▶ _Extracted data_:
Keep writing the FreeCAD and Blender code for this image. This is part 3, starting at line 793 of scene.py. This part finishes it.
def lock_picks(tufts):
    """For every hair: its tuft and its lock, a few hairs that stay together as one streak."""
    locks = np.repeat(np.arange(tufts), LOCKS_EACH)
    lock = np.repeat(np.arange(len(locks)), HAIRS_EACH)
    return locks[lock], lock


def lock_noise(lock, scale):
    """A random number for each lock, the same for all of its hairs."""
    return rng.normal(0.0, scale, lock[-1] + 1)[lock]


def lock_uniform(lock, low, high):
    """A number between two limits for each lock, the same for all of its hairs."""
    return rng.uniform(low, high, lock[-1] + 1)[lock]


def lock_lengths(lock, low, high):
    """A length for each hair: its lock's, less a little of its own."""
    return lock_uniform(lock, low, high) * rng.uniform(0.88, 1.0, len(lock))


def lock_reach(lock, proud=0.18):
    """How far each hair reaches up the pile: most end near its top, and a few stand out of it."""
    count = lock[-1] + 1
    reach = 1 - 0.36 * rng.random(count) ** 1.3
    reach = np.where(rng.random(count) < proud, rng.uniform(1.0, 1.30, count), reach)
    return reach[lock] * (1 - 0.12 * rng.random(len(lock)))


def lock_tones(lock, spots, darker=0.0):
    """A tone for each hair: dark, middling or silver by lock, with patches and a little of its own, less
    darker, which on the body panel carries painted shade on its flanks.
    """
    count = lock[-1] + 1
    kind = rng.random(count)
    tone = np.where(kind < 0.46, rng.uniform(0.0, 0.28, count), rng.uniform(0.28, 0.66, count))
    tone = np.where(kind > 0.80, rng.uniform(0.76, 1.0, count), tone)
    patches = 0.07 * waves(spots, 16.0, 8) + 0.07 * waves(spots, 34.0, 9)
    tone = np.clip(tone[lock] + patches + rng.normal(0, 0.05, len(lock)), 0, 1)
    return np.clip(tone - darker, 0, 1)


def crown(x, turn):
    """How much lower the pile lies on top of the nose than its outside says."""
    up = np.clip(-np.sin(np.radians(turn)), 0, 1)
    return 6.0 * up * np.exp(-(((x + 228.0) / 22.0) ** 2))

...

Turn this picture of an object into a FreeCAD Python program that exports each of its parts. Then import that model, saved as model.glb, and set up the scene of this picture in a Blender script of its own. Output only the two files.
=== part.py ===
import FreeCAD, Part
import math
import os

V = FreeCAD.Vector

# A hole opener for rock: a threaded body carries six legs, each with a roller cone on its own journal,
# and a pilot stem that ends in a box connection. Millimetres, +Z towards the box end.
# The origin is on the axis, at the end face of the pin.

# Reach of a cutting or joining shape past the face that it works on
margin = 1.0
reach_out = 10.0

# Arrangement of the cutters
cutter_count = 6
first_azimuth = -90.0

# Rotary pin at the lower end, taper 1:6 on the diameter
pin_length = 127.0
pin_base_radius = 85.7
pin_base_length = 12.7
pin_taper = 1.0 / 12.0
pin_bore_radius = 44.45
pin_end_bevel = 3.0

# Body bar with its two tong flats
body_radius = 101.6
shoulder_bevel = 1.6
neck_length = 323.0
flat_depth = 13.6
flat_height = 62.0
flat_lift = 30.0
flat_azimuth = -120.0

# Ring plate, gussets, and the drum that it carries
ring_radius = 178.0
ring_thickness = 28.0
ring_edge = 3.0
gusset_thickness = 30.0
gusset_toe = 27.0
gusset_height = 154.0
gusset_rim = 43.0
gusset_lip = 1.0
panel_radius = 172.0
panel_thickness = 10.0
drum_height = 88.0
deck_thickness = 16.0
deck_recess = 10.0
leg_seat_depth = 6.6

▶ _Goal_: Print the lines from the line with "Keep writing the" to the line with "return locks[lock], lock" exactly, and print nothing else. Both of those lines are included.

▶ _Result_:
Keep writing the FreeCAD and Blender code for this image. This is part 3, starting at line 793 of scene.py. This part finishes it.
def lock_picks(tufts):
    """For every hair: its tuft and its lock, a few hairs that stay together as one streak."""
    locks = np.repeat(np.arange(tufts), LOCKS_EACH)
    lock = np.repeat(np.arange(len(locks)), HAIRS_EACH)
    return locks[lock], lock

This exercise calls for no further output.